Ричард Длинные Руки — виконт (Орловский) - страница 94

Он замолчал, злобно и подозрительно посмотрел в мою сторону. Архиепископ повернул голову, но замолвить словечко за благочестивого сына церкви не успел, впереди на дороге образовалась брешь. Я послал Зайчика в галоп и, промчавшись по обочине как горячая черная молния, влетел в небольшой лесок, редкий и солнечный, углубился как можно дальше, огляделся, нет ли зрителей, приготовил лук и, выбрав цель, пустил первую стрелу.

Ничего не произошло, стрела не разнесла дерево, а воткнулась как обычно. Я выстрелил снова, потом еще и еще, проверяя себя уже на скорость. Руки двигаются быстро, но не быстрее, чем обычно, что-то класторг напутал. Или же гемма оказалась бракованной. Или же просто вышел срок годности. Наивно надеяться, что пролежит тысячи лет и в структуре ничего не изменится…

Пес рыкнул, посмотрел на меня в нетерпении. Взглядом сказал ясно, что если у меня руки кривые, то сбегает тут неподалеку и принесет хоть оленя, хоть кабана, а хоть и толстого такого барсука, вот его запах плывет над землей…

— Не нужно, — ответил я убито. — Это просто экзамен.

Голова, несмотря на сытный завтрак, все-таки тяжела, словно в череп залили свинца. В висках стреляет, а проклятый сустав распух еще больше. Правда, краснота не то чтобы спала, но уже нет того пылающего, как миниатюрное солнце, огонька в центре. Зато палец раздулся, как сарделька, сустав уже размером с абрикос элитных сортов, через каждые две-три секунды дергает, словно созревающий нарыв.

Я присмотрелся, надеясь увидеть скапливающуюся желтизну, миллионы погибших в битве с вторгнувшимся чужаком фагоцитов, белых кровяных телец, однако сустав пока красный, фагоциты только-только вступили в бой, не дают врагу прорваться дальше в тело. Еще два-три дня будут теснить чужака к тому месту, откуда он проник, пока не вытолкают через прорвавшуюся кожу вместе с мириадами своих мертвых тел. А вдруг вытолкают и гемму, как инородное тело? Произойдет отторжение, говоря научным языком. Все мои муки насмарку…
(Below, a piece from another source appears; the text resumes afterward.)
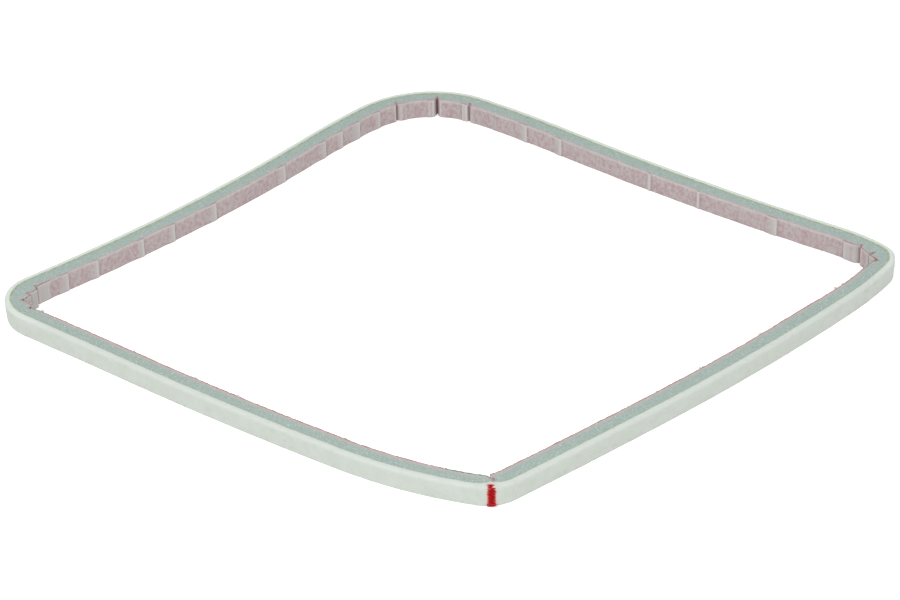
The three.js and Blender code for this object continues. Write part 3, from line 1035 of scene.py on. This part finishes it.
def release_paper():
    """Waxed paper over the adhesive, standing off in ridges and bridging the creases."""
    places = strip_places(RING_START + RIGHT_END_BARE + 0.8 * MM, TAB_START - 0.6 * MM, 1.6 * MM, 0.5 * MM)
    lift = paper_lift(places)
    over_foam = lift - foam_lift(places)
    face = plain_face(places) + lift + ADHESIVE_THICKNESS + 2 * LAYER_GAP
    top = FOAM_TOP - 0.1 * MM + wave(places, 9 * MM, 0.12 * MM, 9.3)
    low = 0.15 * MM + np.abs(wave(places, 11 * MM, 0.3 * MM, 12.9))
    rows = section_rows(face, face + PAPER_THICKNESS, low, top, [0.05 * MM] * 4, [6, 1, 6, 1])
    stands_off = np.clip((over_foam - 0.5 * MM) / (0.25 * MM), 0, 1)
    # Painted shade where the paper lies lower than it does round about
    around = sum(paper_lift(places + shift * MM) for shift in NEARBY) / len(NEARBY)
    crease_shade = np.clip((around - lift) / (0.7 * MM), 0, 1)
    # Painted highlight where the paper lies higher than it does round about
    crest = np.clip((lift - around) / (0.6 * MM), 0, 1)
    rim = [np.clip(1 - (top - height) / (0.7 * MM), 0, 1) + 0 * places for _, height in rows]
    kept = {
        "stands_off": stands_off,
        "crease_shade": crease_shade,
        "crease_flank_shade": crease_flank_shade(places),
        "fold_highlight": crest,
        "rim": rim,
    }
    piece = sweep("paper_liner", places, rows, kept, face)
    return finish_piece(piece, PAPER, "release_paper", "release_paper")


# Stretches of the tab's upper edge left without painted shade, in millimetres: middle, from the joint, and
# half length
UNSHADED_STRETCHES = [(-35, 1.6), (-22.8, 1.1), (-14, 1.4), (-7, 3.2)]


def starter_tab():
    """Turquoise film in place of the paper, left of the joint."""
    places = strip_places(TAB_START, RING_END - LEFT_END_BARE, 0.6 * MM, 0.5 * MM)
    face = foam_face(places) + LAYER_GAP
    top = FOAM_TOP + 0.35 * MM + wave(places, 3 * MM, 0.2 * MM, 2.9)
    rows = section_rows(face, face + TAB_THICKNESS, 0.3 * MM, top, [0.08 * MM] * 4, [4, 1, 4, 1])
    # Painted shade along the upper edge, except over the listed stretches
    unshaded = 0 * places
    for middle, half in UNSHADED_STRETCHES:
        beside = np.abs(places - RING_LENGTH - middle * MM)
        unshaded = np.maximum(unshaded, np.clip((half * MM - beside) / (0.5 * MM) + 0.5, 0, 1))
    edge_shade = [(1 - unshaded) * np.clip(1 - (top - height) / (0.6 * MM), 0, 1) for _, height in rows]
    piece = sweep("turquoise_tab", places, rows, {"edge_shade": edge_shade}, face)
    return finish_piece(piece, TAB, "tab_film", "starter_tab")


# Tufts of felt caught on the adhesive's upper edge, in millimetres: place, inset and size
TUFTS = [
    (217, 14.1, 2.6), (219.6, 13.9, 1.7), (284, 13.9, 2.4), (286.4, 13.8, 1.6), (376, 13.2, 3.0),
    (385, 12.7, 2.8), (1421.7, 13.0, 2.6), (1518, 12.9, 2.0), (1580, 12.9, 2.3), (1582.4, 12.8, 1.6),
    (1623, 12.9, 2.4), (1625.6, 12.8, 1.7), (1723, 12.9, 2.0),
]


def tuft_tree():
    """One rounded lump of felt on each point, turned at random and of the point's own size."""
    tree, given, result = new_group(
        "felt_tufts",
        "GeometryNodeTree",
        {
            "Points": ("Geometry", None),
            "Seed": ("Int", 0),
            "Material": ("Material", None),
        },
        {"Tufts": "Geometry"},
    )
    inputs = {"Radius": 0.5, "Subdivisions": 3}
    lump = add_node(tree, "GeometryNodeMeshIcoSphere", inputs)
    inputs = {"Geometry": lump.outputs[0], "Scale": (1.0, 0.7, 0.55)}
    flat = add_node(tree, "GeometryNodeTransform", inputs)
    inputs = {0: (0.0, 0.0, 0.0), 1: (0.6, 0.6, 6.3), "Seed": given["Seed"]}
    turn = add_node(tree, "FunctionNodeRandomValue", inputs, data_type="FLOAT_VECTOR")
    size = add_node(tree, "GeometryNodeInputNamedAttribute", {"Name": "size"}, data_type="FLOAT")
    inputs = {
        "Points": given["Points"],
        "Instance": flat.outputs[0],
        "Rotation": turn.outputs[0],
        "Scale": size.outputs[0],
    }
    laid = add_node(tree, "GeometryNodeInstanceOnPoints", inputs)
    return finish_tree(tree, laid.outputs[0], given, result)


def edge_tufts():
    """Tufts that have stuck to the adhesive where it shows above the foam."""
    points = []
    for place, inset, size in TUFTS:
        x, y = plan_points(place * MM, inset * MM)
        points.append((x, y, FOAM_TOP))
    seeds = new_piece("tuft_points", points, [], smooth=False)
    sizes = seeds.data.attributes.new("size", "FLOAT", "POINT")
    sizes.data.foreach_set("value", [size * MM for _, _, size in TUFTS])
    piece = run_tree(seeds, tuft_tree(), {"Seed": 3, "Material": FELT}, "edge_tufts")
    bpy.data.objects.remove(seeds)
    piece.data.shade_smooth()
    roughen(piece, [(1.1 * MM, 0.4 * MM), (0.5 * MM, 0.15 * MM)])
    return finish_piece(piece, FELT, "felt")


STITCH_COUNT = 14
STITCH_STEPS = 9
THREAD_RADIUS = 0.37 * MM
STRAND_RADIUS = 0.12 * MM
CURL_RADIUS = 0.32 * MM
STITCH_LIFT = 0.35 * MM
STITCH_DIVE = 0.6 * MM
FOOT_LOOP = 0.9 * MM

# Reach of the topmost stitches from the seam's middle, in millimetres and from the top down: they
# are short and uneven
TOP_REACHES = [(2.6, 2.4), (2.7, 1.0), (3.0, 2.9)]


def seam_outline(share):
    """Inset and height on the felt's surface, and the way out of it, from the foot of its outer face
    at nought to its upper face at one."""
    foot, head = SEAM_PINCH - FELT_FOOT, SEAM_PINCH - FELT_HEAD
    top = STRIP_HEIGHT + 0.4 * FELT_RISE
    over = 1.2 * MM
    lengths = [top - FELT_EDGE, FELT_EDGE * math.pi / 2, over]
    travelled = share * sum(lengths)
    if travelled < lengths[0]:
        return foot + (head - foot) * travelled / lengths[0], travelled, (-1.0, 0.0)
    travelled -= lengths[0]
    if travelled < lengths[1]:
        angle = travelled / FELT_EDGE
        inset = head + FELT_EDGE * (1 - math.cos(angle))
        height = top - FELT_EDGE * (1 - math.sin(angle))
        return inset, height, (-math.cos(angle), math.sin(angle))
    return head + FELT_EDGE + travelled - lengths[1], top, (0.0, 1.0)


def stitch_line(rng):
    """Points of the zigzag thread, as place, inset and height: it dives into the felt at each side and
    arches over its surface."""
    low, high = 0.022, 0.97
    legs = 2 * STITCH_COUNT
    points = []
    reaches = [SEAM_HALF_WIDTH + rng.uniform(-0.35, 0.25) * MM for _ in range(legs + 1)]
    for i, (left, right) in enumerate(reversed(TOP_REACHES)):
        tip = legs - 2 * len(TOP_REACHES) + 2 * i
        reaches[tip] = left * MM
        reaches[tip + 1] = right * MM
    rises = [low + (high - low) * (leg + rng.uniform(-0.12, 0.12)) / legs for leg in range(legs + 1)]
    for leg in range(legs):
        side = -1 if leg % 2 == 0 else 1
        start, end = max(low, rises[leg]), rises[leg + 1]
        lift = STITCH_LIFT * rng.uniform(0.9, 1.2) + FOOT_LOOP * max(0.0, 1 - leg / 3)
        for step in range(STITCH_STEPS + 1):
            share = step / STITCH_STEPS
            across = side * (reaches[leg] * (1 - share) - reaches[leg + 1] * share)
            inset, height, (outwards, upwards) = seam_outline(start + (end - start) * share)
            arch = lift * math.sin(math.pi * share) ** 0.6 - STITCH_DIVE * abs(2 * share - 1) ** 5
            points.append((SEAM_MIDDLE + across, inset + outwards * arch, height + upwards * arch))
    return points


# Loose strands at the seam's foot, in millimetres: across from its middle, out of the felt and up
LOOSE_STRANDS = [
    [(0.6, 0.3, 1.2), (1.6, 0.9, 0.8), (2.8, 1.4, 0.5), (4.1, 1.3, 0.4)],
    [(1.4, 0.3, 2.0), (2.6, 0.9, 1.5), (3.6, 1.0, 1.2), (4.6, 0.6, 1.3)],
    [(-0.8, 0.4, 0.8), (0.2, 1.3, 0.5), (1.4, 1.9, 0.35), (2.6, 1.7, 0.3)],
]


def thread_piece(name, lines, radius):
    """Twisted thread along each line of points of place, inset and height."""
    points = []
    edges = []
    for line in lines:
        first = len(points)
        for place, inset, height in line:
            x, y = plan_points(place, inset)
            points.append((x, y, height))
        edges += [(i, i + 1) for i in range(first, len(points) - 1)]
    guide = new_piece("thread_line", points, [], smooth=False, edges=edges)
    values = {
        "Step": 0.22 * MM,
        "Twist": 1.3 * MM,
        "Ply Radius": radius / 2,
        "Material": THREAD,
    }
    piece = run_tree(guide, thread_tree(), values, name)
    bpy.data.objects.remove(guide)
    piece.data.shade_smooth()
    return piece


def seam_stitches():
    """Zigzag of twisted red thread across the felt's joint."""
    piece = thread_piece("seam_stitches", [stitch_line(random.Random(11))], THREAD_RADIUS)
    return finish_piece(piece, THREAD, "thread", "seam_thread")


def thread_ends():
    """Thin loose strands where the thread was cut at the foot of the seam."""
    lines = [
        [
            (SEAM_MIDDLE + across * MM, -FELT_FOOT - out * MM, up * MM)
            for across, out, up in strand
        ]
        for strand in LOOSE_STRANDS
    ]
    return finish_piece(thread_piece("thread_ends", lines, STRAND_RADIUS), THREAD, "thread")


# Curl of peeled adhesive on the foam beside the joint, in millimetres: place from the joint and inset
PEELED_CURL = [
    (0.5, 7.4), (1.8, 7.3), (3.2, 7.4), (4.3, 7.0), (3.6, 6.2), (2.2, 5.9), (1.3, 5.4), (1.7, 4.8),
    (2.9, 4.6), (4.1, 5.0),
]


def peeled_curl():
    """Thin curl of adhesive that lies on the foam beside the joint."""
    top = FOAM_TOP + 0.25 * MM
    line = [(JOINT_PLACE + place * MM, inset * MM, top) for place, inset in PEELED_CURL]
    piece = thread_piece("peeled_curl", [line], CURL_RADIUS)
    piece.data.materials.clear()
    return finish_piece(piece, ADHESIVE, "adhesive")


# Stage


def set_camera():
    camera = bpy.data.objects.new("camera", bpy.data.cameras.new("camera"))
    bpy.context.scene.collection.objects.link(camera)
    camera.data.lens = CAMERA_LENS
    camera.data.sensor_width = CAMERA_SENSOR
    camera.data.clip_end = 50
    turn = Matrix.Rotation(CAMERA_TURN, 4, "Z")
    back = Vector((0, -math.cos(CAMERA_PITCH), math.sin(CAMERA_PITCH))) * CAMERA_DISTANCE
    place = turn @ back + Vector((*CAMERA_TARGET, 0))
    tilt = Matrix.Rotation(math.pi / 2 - CAMERA_PITCH, 4, "X")
    roll = Matrix.Rotation(CAMERA_ROLL, 4, "Z")
    camera.matrix_world = Matrix.Translation(place) @ turn @ tilt @ roll
    bpy.context.scene.camera = camera


SURROUND_STRENGTH = 0.87
SOFTBOX_SIZE = 2.5
SOFTBOX_WATTS = 50
SOFTBOX_PLACE = Vector((-0.3, -1.7, 2.3))
FLOOR_HALF = 4.0
FLOOR_GLOW = 0.2


def light_scene():
    """Plain pale floor, an even white surround and one large soft light."""
    scene = bpy.context.scene
    scene.view_settings.view_transform = "Standard"
    scene.view_settings.look = "None"
    world = bpy.data.worlds.new("surround")
    world.use_nodes = True
    background = world.node_tree.nodes["Background"]
    set_inputs(background, {"Color": (1, 1, 1, 1), "Strength": SURROUND_STRENGTH})
    scene.world = world
    lamp = bpy.data.lights.new("softbox", "AREA")
    lamp.shape = "DISK"
    lamp.size = SOFTBOX_SIZE
    lamp.energy = SOFTBOX_WATTS
    softbox = bpy.data.objects.new("softbox", lamp)
    scene.collection.objects.link(softbox)
    softbox.location = SOFTBOX_PLACE
    softbox.rotation_euler = (-SOFTBOX_PLACE).to_track_quat("-Z", "Y").to_euler()
    signs = [(-1, -1), (1, -1), (1, 1), (-1, 1)]
    corners = [(x * FLOOR_HALF, y * FLOOR_HALF, 0) for x, y in signs]
    floor = new_piece("floor", corners, [(0, 1, 2, 3)], smooth=False)
    pale, _, shader, _ = new_material("pale_floor", 0.95, specular=0.5)
    set_inputs(shader, {
        "Base Color": (0.97, 0.97, 0.97, 1),
        "Emission Color": (1, 1, 1, 1),
        "Emission Strength": FLOOR_GLOW,
    })
    floor.data.materials.append(pale)


set_camera()
light_scene()
felt = felt_strip()
foam_strip()
felt_fuzz(felt)
glue_line()
adhesive_film()
release_paper()
starter_tab()
edge_tufts()
peeled_curl()
seam_stitches()
thread_ends()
Молот выпорхнул из руки тяжелый, массивный. Легкое завихрение воздуха, удар, треск падающего дерева, я выставил руку, болезненный шлепок рукоятью по ладони. Пес снова посмотрел на рухнувшее дерево, на меня, снова на дерево.

— Это я так придавил хищника, — объяснил я. — Большой красный муравей обижал маленького рыженького, так вот я того… прихлопнул. Ладно, поедем обратно…

Молот повесил на пояс, вторую попытку делать глупо: видно же, что ничего не прибавилось.

На турнирном поле сэр Смит блистал. Как орел набрасывался на противников, выбивал одного за другим с седла, повергал в пыль. Лишь в двух схватках потерял стремя, что засчитали за поражение, но общий счет явно в его пользу. Увидев меня в рядах зрителей, приветствующе помахал рукой и жестом пригласил спуститься на арену. Я знаками показал, что паладину не к лицу столь мирское занятие… скажем, в день святого Карамазова.